EFF filed numerous amicus briefs in this case explaining why the APIs should not be copyrightable and why, in any event, it is not infringement to use them in the way Google did. As we’ve explained before, the two Federal Circuit opinions are a disaster for innovation in computer software. Its first decision—that APIs are entitled to copyright protection—ran contrary to the views of most other courts and the long-held expectations of computer scientists. Indeed, excluding APIs from copyright protection was essential to the development of modern computers and the internet.
Then the second decision made things worse. The Federal Circuit's first opinion had at least held that a jury should decide whether Google’s use of the Java APIs was fair, and in fact a jury did just that. But Oracle appealed again, and in 2018 the same three Federal Circuit judges reversed the jury's verdict and held that Google had not engaged in fair use as a matter of law.
Fortunately, the Supreme Court agreed to review the case. In a 6-2 decision, Justice Breyer explained why Google’s use of the Java APIs was a fair use as a matter of law. First, the Court discussed some basic principles of the fair use doctrine, writing that fair use “permits courts to avoid rigid application of the copyright statute when, on occasion, it would stifle the very creativity which that law is designed to foster.”
Furthermore, the court stated:
Fair use “can play an important role in determining the lawful scope of a computer program copyright . . . It can help to distinguish among technologies. It can distinguish between expressive and functional features of computer code where those features are mixed. It can focus on the legitimate need to provide incentives to produce copyrighted material while examining the extent to which yet further protection creates unrelated or illegitimate harms in other markets or to the development of other products.”
In doing so, the decision underlined the real purpose of copyright: to incentivize innovation and creativity. When copyright does the opposite, fair use provides an important safety valve.
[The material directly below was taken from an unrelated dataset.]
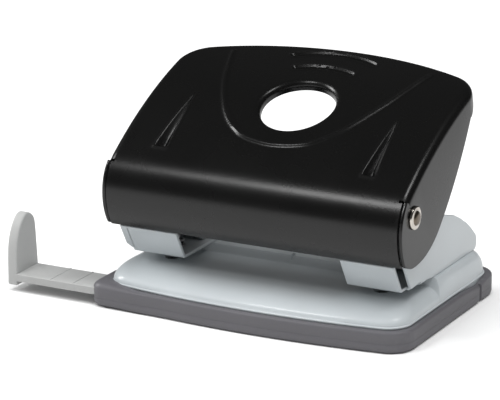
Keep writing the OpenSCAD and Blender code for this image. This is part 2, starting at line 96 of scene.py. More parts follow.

Justice Breyer then turned to the specific fair use statutory factors. Appropriately for a functional software copyright case, he first discussed the nature of the copyrighted work. The Java APIs are a “user interface” that allow users (here the developers of Android applications) to “manipulate and control” task-performing computer programs. The Court observed that the declaring code of the Java APIs differs from other kinds of copyrightable computer code—it’s “inextricably bound together” with uncopyrightable features, such as a system of computer tasks and their organization and the use of specific programming commands (the Java “method calls”). As the Court noted:
Unlike many other programs, its value in significant part derives from the value that those who do not hold copyrights, namely, computer programmers, invest of their own time and effort to learn the API’s system. And unlike many other programs, its value lies in its efforts to encourage programmers to learn and to use that system so that they will use (and continue to use) Sun-related implementing programs that Google did not copy.
Thus, since the declaring code is “further than are most computer programs (such as the implementing code) from the core of copyright,” this factor favored fair use.
Justice Breyer then discussed the purpose and character of the use. Here, the opinion shed some important light on when a use is “transformative” in the context of functional aspects of computer software, creating something new rather than simply taking the place of the original. Although Google copied parts of the Java API “precisely,” Google did so to create products fulfilling new purposes and to offer programmers “a highly creative and innovative tool” for smartphone development. Such use “was consistent with that creative ‘progress’ that is the basic constitutional objective of copyright itself.”
The Court discussed “the numerous ways in which reimplementing an interface can further the development of computer programs,” such as allowing different programs to speak to each other and letting programmers continue to use their acquired skills. The jury also heard that reuse of APIs is common industry practice. Thus, the opinion concluded that the “purpose and character” of Google’s copying was transformative, so the first factor favored fair use.
Next, the Court considered the third fair use factor, the amount and substantiality of the portion used. As a factual matter in this case, the 11,500 lines of declaring code that Google used were less than one percent of the total Java SE program. And even the declaring code that Google used was to permit programmers to utilize their knowledge and experience working with the Java APIs to write new programs for Android smartphones. Since the amount of copying was “tethered” to a valid and transformative purpose, the “substantiality” factor favored fair use.
Finally, several reasons led Justice Breyer to conclude that the fourth factor, market effects, favored Google. Independent of Android’s introduction in the marketplace, Sun didn’t have the ability to build a viable smartphone. And any sources of Sun’s lost revenue were a result of the investment by third parties (programmers) in learning and using Java. Thus, “given programmers’ investment in learning the Sun Java API, to allow enforcement of Oracle’s copyright here would risk harm to the public. Given the costs and difficulties of producing alternative APIs with similar appeal to programmers, allowing enforcement here would make of the Sun Java API’s declaring code a lock limiting the future creativity of new programs.” This “lock” would interfere with copyright’s basic objectives.
The Court concluded that “where Google reimplemented a user interface, taking only what was needed to allow users to put their accrued talents to work in a new and transformative program, Google’s copying of the Sun Java API was a fair use of that material as a matter of law.”
The Supreme Court left for another day the issue of whether functional aspects of computer software are copyrightable in the first place. Nevertheless, we are pleased that the Court recognized the overall importance of fair use in software cases, and the public interest in allowing programmers, developers, and other users to continue to use their acquired knowledge and experience with software interfaces in subsequent platforms.